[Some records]
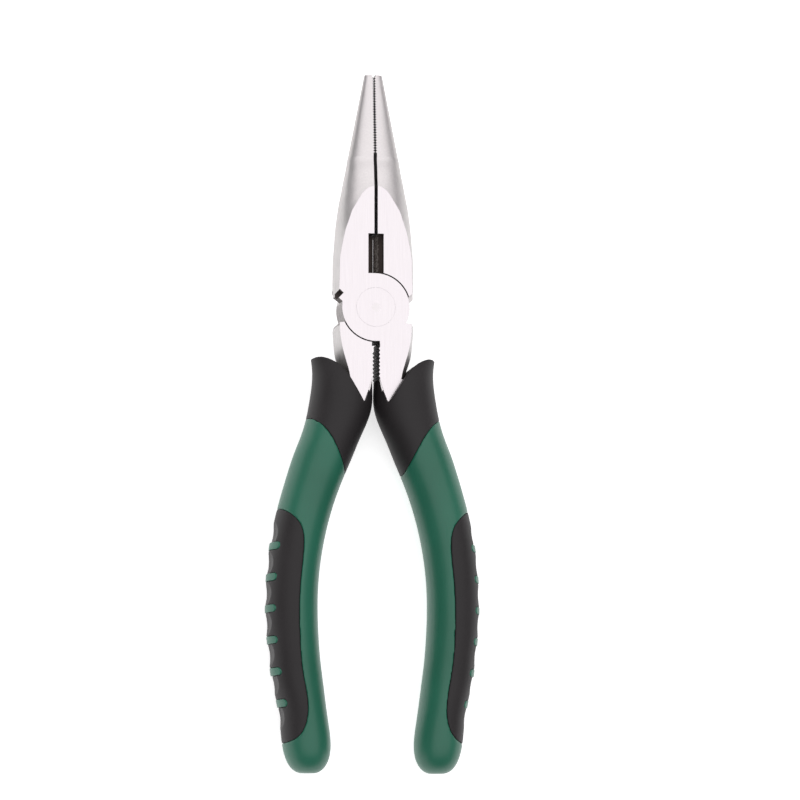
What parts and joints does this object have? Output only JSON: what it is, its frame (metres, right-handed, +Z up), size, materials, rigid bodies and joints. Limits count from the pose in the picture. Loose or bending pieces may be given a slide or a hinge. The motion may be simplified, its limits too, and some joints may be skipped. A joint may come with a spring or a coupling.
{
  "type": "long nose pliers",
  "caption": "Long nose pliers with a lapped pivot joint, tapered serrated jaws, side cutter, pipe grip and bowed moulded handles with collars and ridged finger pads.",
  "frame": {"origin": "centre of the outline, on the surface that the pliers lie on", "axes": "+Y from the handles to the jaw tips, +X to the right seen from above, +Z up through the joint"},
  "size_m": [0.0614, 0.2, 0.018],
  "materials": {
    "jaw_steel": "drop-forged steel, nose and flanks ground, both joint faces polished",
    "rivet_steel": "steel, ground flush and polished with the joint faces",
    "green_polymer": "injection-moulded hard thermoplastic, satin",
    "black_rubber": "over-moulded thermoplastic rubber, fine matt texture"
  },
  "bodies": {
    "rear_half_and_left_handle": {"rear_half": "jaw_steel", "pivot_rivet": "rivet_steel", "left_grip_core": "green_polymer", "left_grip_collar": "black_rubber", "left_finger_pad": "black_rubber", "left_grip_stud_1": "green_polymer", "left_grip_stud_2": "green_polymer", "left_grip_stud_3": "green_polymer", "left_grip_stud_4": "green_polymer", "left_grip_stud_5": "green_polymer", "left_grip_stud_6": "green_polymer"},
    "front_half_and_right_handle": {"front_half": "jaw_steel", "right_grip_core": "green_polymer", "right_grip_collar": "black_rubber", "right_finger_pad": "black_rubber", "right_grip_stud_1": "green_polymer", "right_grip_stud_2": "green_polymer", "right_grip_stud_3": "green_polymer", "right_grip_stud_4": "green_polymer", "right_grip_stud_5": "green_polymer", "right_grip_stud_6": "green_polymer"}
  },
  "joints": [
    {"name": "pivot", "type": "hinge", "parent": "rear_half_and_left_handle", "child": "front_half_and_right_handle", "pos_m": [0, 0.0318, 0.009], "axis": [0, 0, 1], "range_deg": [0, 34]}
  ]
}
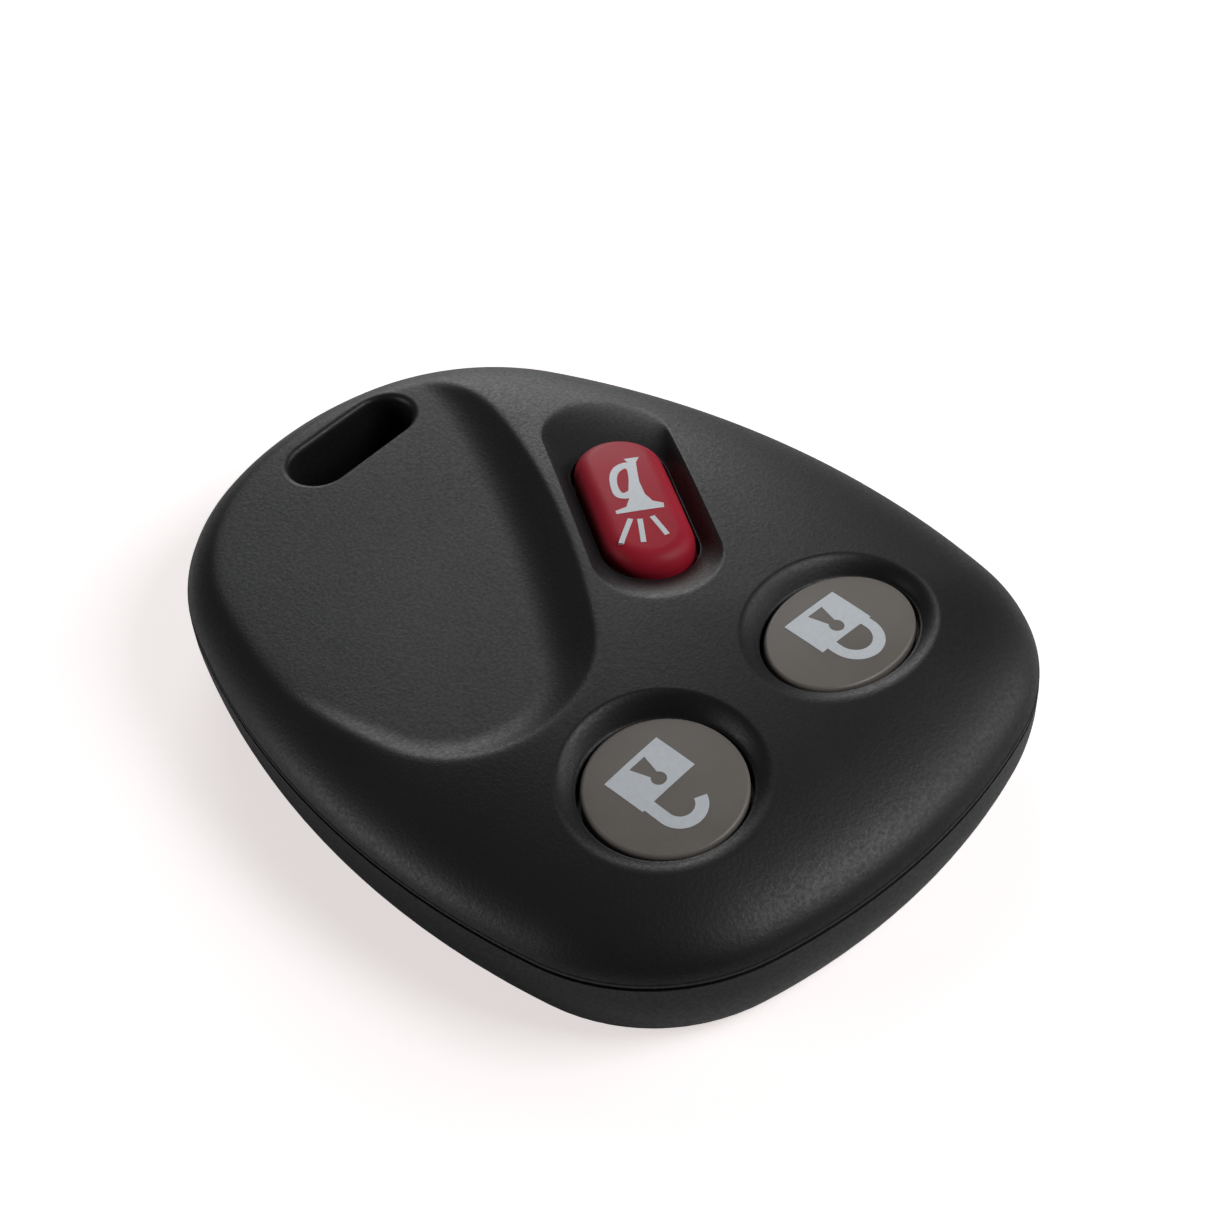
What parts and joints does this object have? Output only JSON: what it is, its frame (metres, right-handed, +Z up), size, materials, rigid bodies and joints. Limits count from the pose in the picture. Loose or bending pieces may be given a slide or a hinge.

## Given exercise
Reproduce the material above exactly; please quote every line of it.

## Exercise output
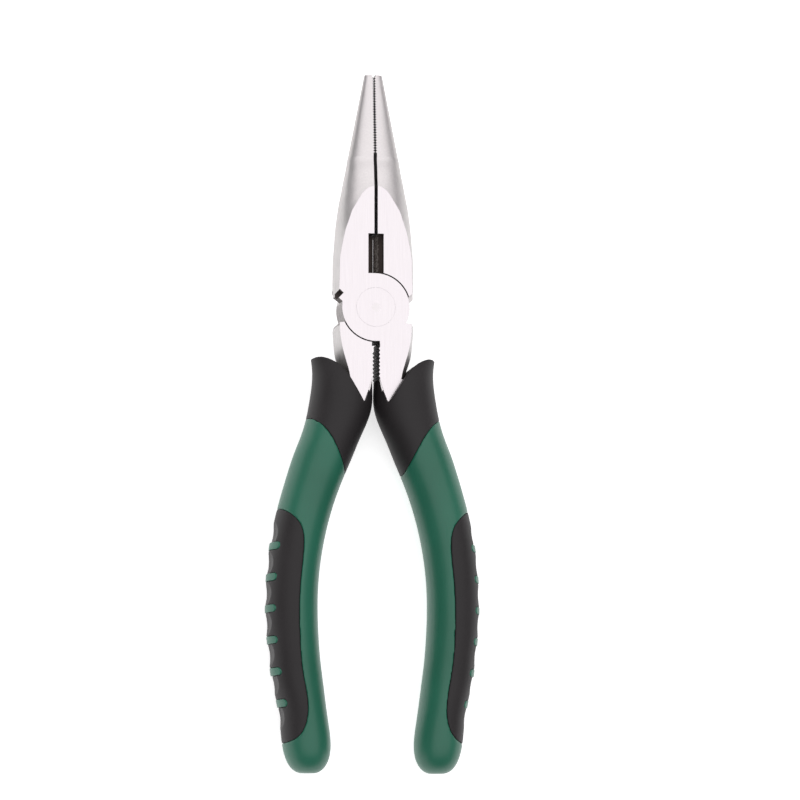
What parts and joints does this object have? Output only JSON: what it is, its frame (metres, right-handed, +Z up), size, materials, rigid bodies and joints. Limits count from the pose in the picture. Loose or bending pieces may be given a slide or a hinge. The motion may be simplified, its limits too, and some joints may be skipped. A joint may come with a spring or a coupling.
{
  "type": "long nose pliers",
  "caption": "Long nose pliers with a lapped pivot joint, tapered serrated jaws, side cutter, pipe grip and bowed moulded handles with collars and ridged finger pads.",
  "frame": {"origin": "centre of the outline, on the surface that the pliers lie on", "axes": "+Y from the handles to the jaw tips, +X to the right seen from above, +Z up through the joint"},
  "size_m": [0.0614, 0.2, 0.018],
  "materials": {
    "jaw_steel": "drop-forged steel, nose and flanks ground, both joint faces polished",
    "rivet_steel": "steel, ground flush and polished with the joint faces",
    "green_polymer": "injection-moulded hard thermoplastic, satin",
    "black_rubber": "over-moulded thermoplastic rubber, fine matt texture"
  },
  "bodies": {
    "rear_half_and_left_handle": {"rear_half": "jaw_steel", "pivot_rivet": "rivet_steel", "left_grip_core": "green_polymer", "left_grip_collar": "black_rubber", "left_finger_pad": "black_rubber", "left_grip_stud_1": "green_polymer", "left_grip_stud_2": "green_polymer", "left_grip_stud_3": "green_polymer", "left_grip_stud_4": "green_polymer", "left_grip_stud_5": "green_polymer", "left_grip_stud_6": "green_polymer"},
    "front_half_and_right_handle": {"front_half": "jaw_steel", "right_grip_core": "green_polymer", "right_grip_collar": "black_rubber", "right_finger_pad": "black_rubber", "right_grip_stud_1": "green_polymer", "right_grip_stud_2": "green_polymer", "right_grip_stud_3": "green_polymer", "right_grip_stud_4": "green_polymer", "right_grip_stud_5": "green_polymer", "right_grip_stud_6": "green_polymer"}
  },
  "joints": [
    {"name": "pivot", "type": "hinge", "parent": "rear_half_and_left_handle", "child": "front_half_and_right_handle", "pos_m": [0, 0.0318, 0.009], "axis": [0, 0, 1], "range_deg": [0, 34]}
  ]
}
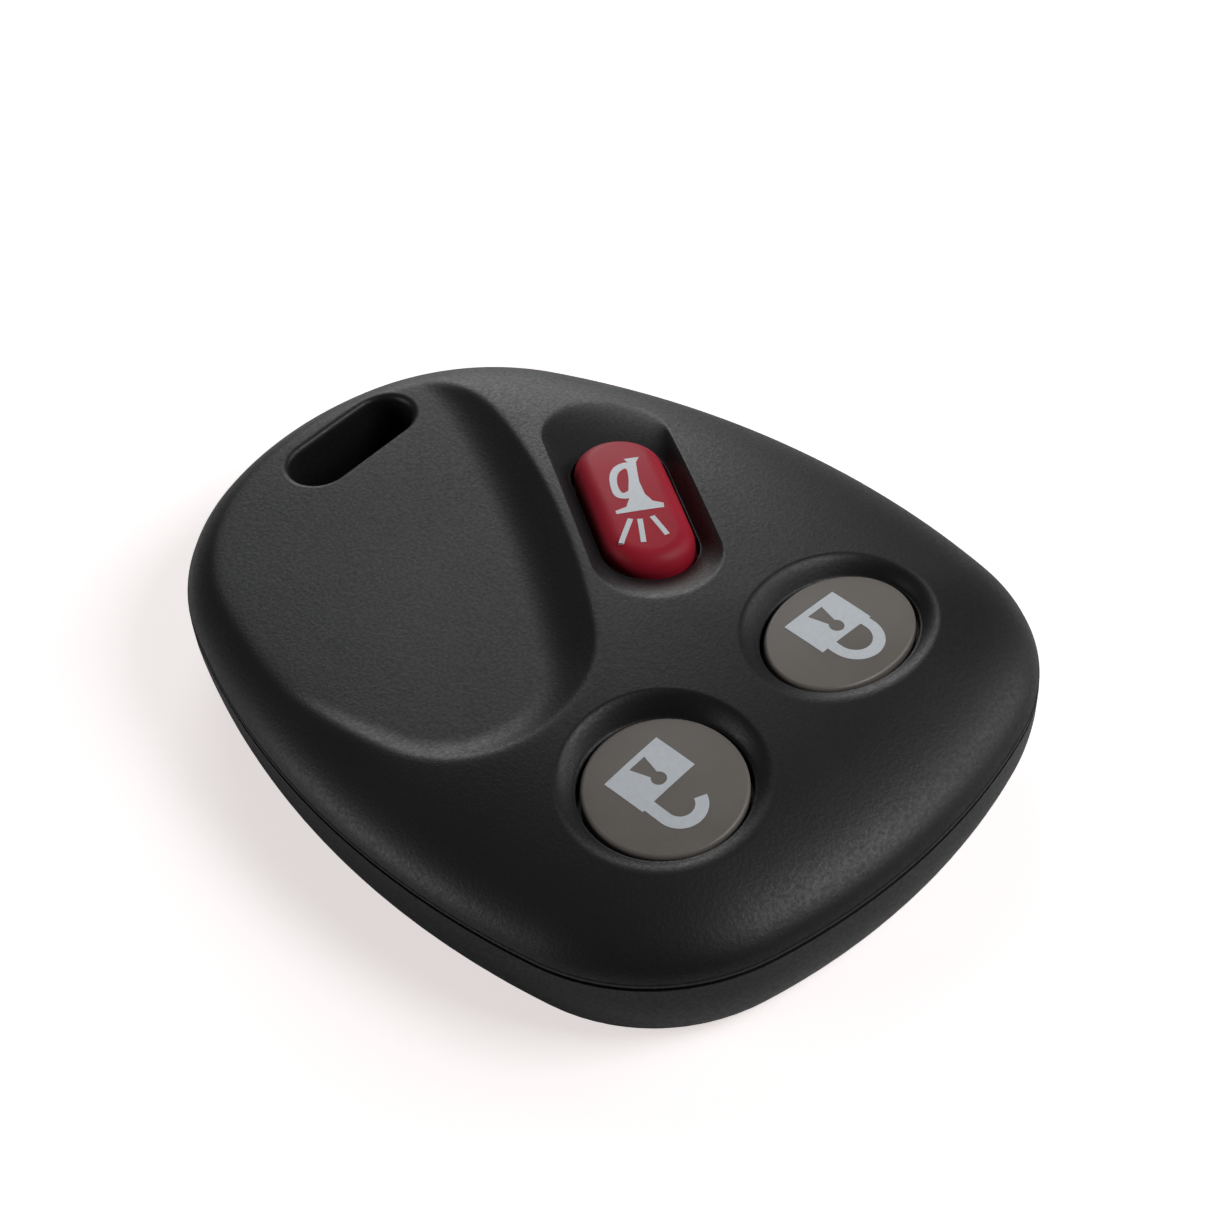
What parts and joints does this object have? Output only JSON: what it is, its frame (metres, right-handed, +Z up), size, materials, rigid bodies and joints. Limits count from the pose in the picture. Loose or bending pieces may be given a slide or a hinge.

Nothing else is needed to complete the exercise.